In late August 1904 she was paid off and her crew transferred to the Welland, which replaced her in the Felixstowe Flotilla.

On 9 November 1904 the Greyhound left Sheerness after a refit.

In May 1905 the Greyhound returned to Sheerness for another refit.

At the start of August 1905 the Greyhound was part of the sizable British fleet that gathered to greet the French fleet when it visited Portsmouth. This was part of the Entente Cordiale, the general improvement in Anglo-French relations that began with a treaty of the same name in April 1904.

HMS Greyhound in Dry Dock
HMS Greyhound in Dry Dock

In the summer of 1905 the Greyhound took part in a Channel Fleet visit to the Baltic. On 23 August the Greyhound ran aground while attempting to leave Esbjerg, on the west coast of Jutland, in a gale. She managed to get herself afloat by using full power, but in the process rammed the Greyhound. After local repairs the Greyhound returned to Sheerness for repairs and a refit. She reached the Nore on Saturday 26 August, and the repairs were completed by 21 September 1905.

She was then allocated to the Second Destroyer Division, part of the Channel Fleet, which contained the most modern battleships in home waters, from 1905-1906.

In 1907-1909 she was part of the Devonport Flotilla, which had just become a local defence force.  

In 1909-1911 she was part of the 3rd Destroyer Flotilla at the Nore, part of the 3rd Division of the Home Fleet. This was built around the older battleships, and the destroyers were partly manned.

In 1911-1912 she was part of the 4th Destroyer Flotilla at Portsmouth, also part of the 3rd Division of the Home Fleet.

From May 1912 she was part of the 6th Destroyer Flotilla at Portsmouth, one of the new patrol flotillas.

In July 1914 she was part of the Sixth Patrol Flotilla at Portsmouth, part of the Second Fleet of the Home Fleet.

First World War

In August 1914 she was one of fifteen destroyers from the Sixth Destroyer Flotilla that had moved to their new war base at Dover.

In November 1914 she was at Portsmouth after suffering damage that was estimated to need 3-4 weeks to repair. 

In January 1915 she was part of the Sixth Destroyer Flotilla, one of the Patrol Flotillas.

On 9 March 1915 the Greyhound was one of six destroyers allocated to escort HMS Venerable as she carried out a bombardment of Nieuport in support of the army.
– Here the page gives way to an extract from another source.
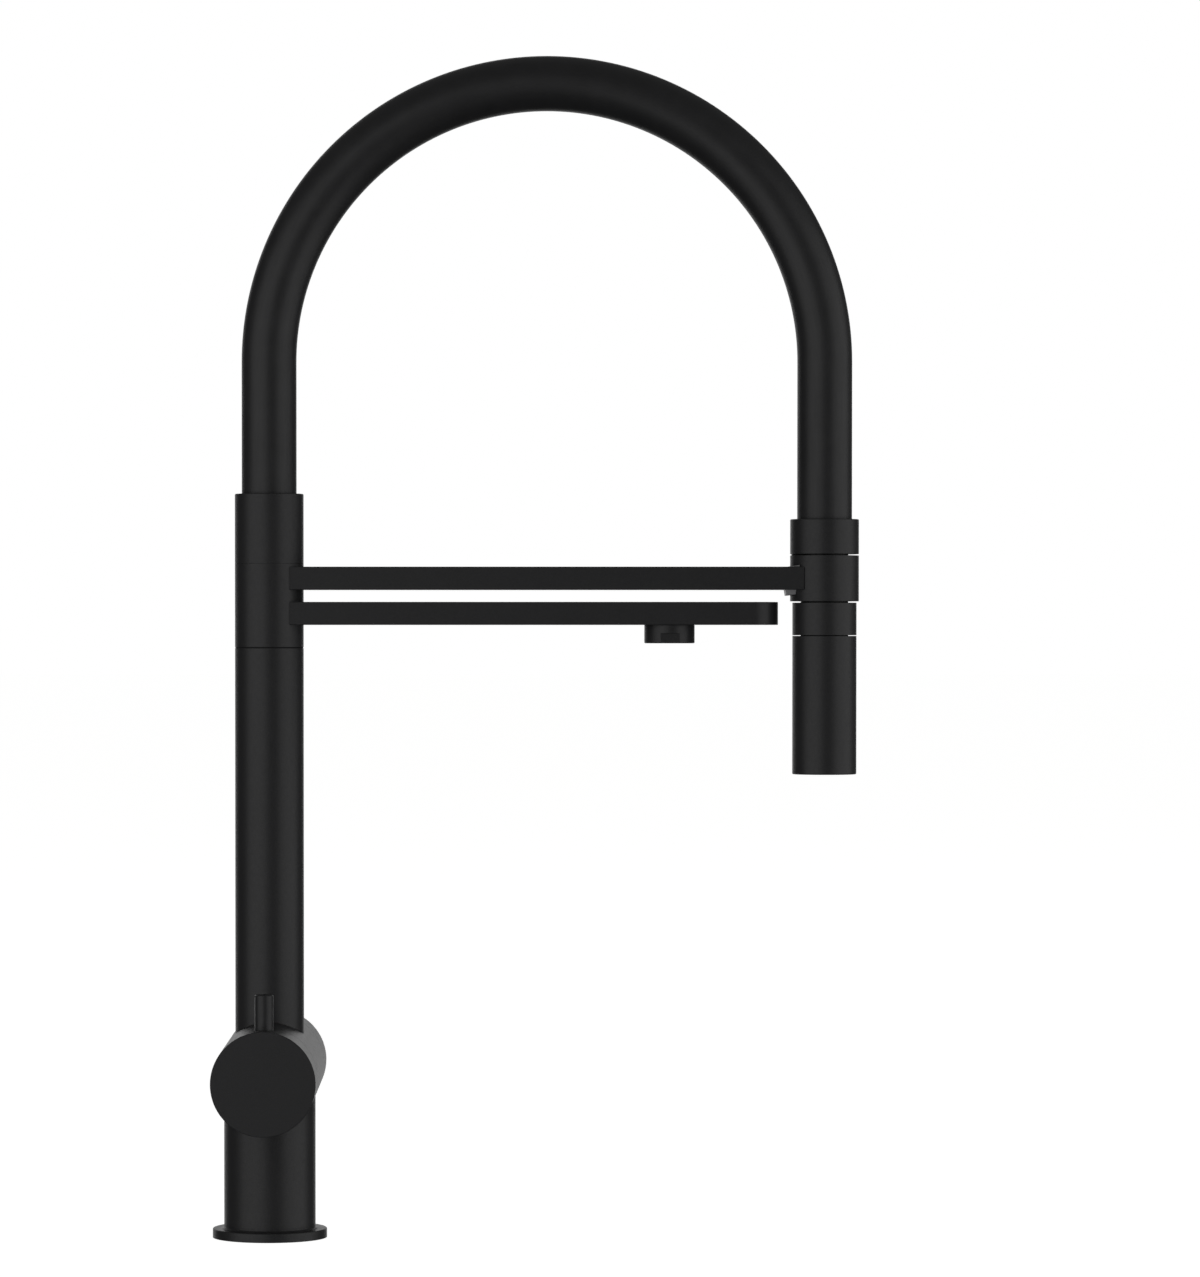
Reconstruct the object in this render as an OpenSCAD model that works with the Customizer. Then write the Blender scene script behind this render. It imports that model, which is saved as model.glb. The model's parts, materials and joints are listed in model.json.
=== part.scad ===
// Three-way kitchen faucet: a mixer for hot and cold water, a tap for filtered water, and a docked hose wand.
// Millimetres. The origin is the middle of the flange's underside, on the worktop. +Z is up.
// +X runs along the spout, towards the sink. -Y is the filtered-water side, +Y the mixer side.

/* [Deck base] */
// Diameter of the flange that stands on the worktop
flange_d = 50; // [48:0.5:60]
// Height of the flange
flange_h = 4; // [3.5:0.5:8]
// Bevel on the flange's upper edge
flange_bevel = 0.3; // [0.2:0.1:1.2]
// Diameter of the upright body
body_d = 40; // [39:0.5:44]
// Radius of the fillet at the foot of the body
foot_fillet = 1; // [0.5:0.1:2]
// Diameter of the brass inlet block, which also centres the flange
inlet_block_d = 34; // [33:0.5:36]
// Metal of the inlet block above its threads
inlet_roof = 2; // [1.5:0.5:5]
// Mean diameter of the seal under the flange
deck_seal_d = 41; // [40:0.5:44]
// Width of the deck seal
deck_seal_w = 3; // [2:0.2:4]
// Thickness of the deck seal
deck_seal_h = 1.8; // [1:0.1:2.4]
// Core diameter of the M8 hole for the fixing stud
stud_core_d = 6.8; // [6:0.1:7]
// Depth of the stud's thread
stud_depth = 12; // [8:1:18]
// Core diameter of the three M10x1 hose ports
port_core_d = 9; // [8:0.1:9.2]
// Depth of each port's thread
port_depth = 12; // [8:1:18]
// Distance of each port from the middle of the base
port_offset = 10.3; // [9.6:0.1:10.6]
// Angle of the hot and cold ports from the X axis, in degrees
supply_angle = 35; // [32:1:40]
// Diameter of the drilled waterways
waterway_d = 6; // [4:0.5:6.5]
// How much narrower a cross drilling is than the way it meets
cross_step = 1; // [0.5:0.1:1.5]

/* [Cross barrel] */
// Diameter of the barrel and of both knobs
barrel_d = 45; // [44:0.5:50]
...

The bombardment was carried out in 11-13 March, but with limited impact.

On Friday 16 April 1915 a local fireman was tried at Dover Police Court for coming onboard the Greyhound to sell alcohol to the crew. At the time he had two quart bottles of bear on his person and his defence was that he’d often seen beer on board the ship.

In June 1915 the Greyhound was one of twenty four destroyers in the Sixth Destroyer Flotilla based at Dover.

In January 1916 she was one of fifteen destroyers in the Sixth Destroyer Flotilla at Dover.

On 24 March 1916, soon after Germans had begun a period of ‘intensified’ U-boat warfare, UB-29 torpedoed the cross-channel ferry SS Sussex. A large number of ships were involved in the rescue effort, including the Greyhound, which picked up nine crew members who had reached the Colbart light vessel. On the following morning a torpedo was seen passing within six feet of her bows. The sinking of the Sussex caused outrage in the United States, and in May the Germans officially abandoned the ‘intensified’ campaign.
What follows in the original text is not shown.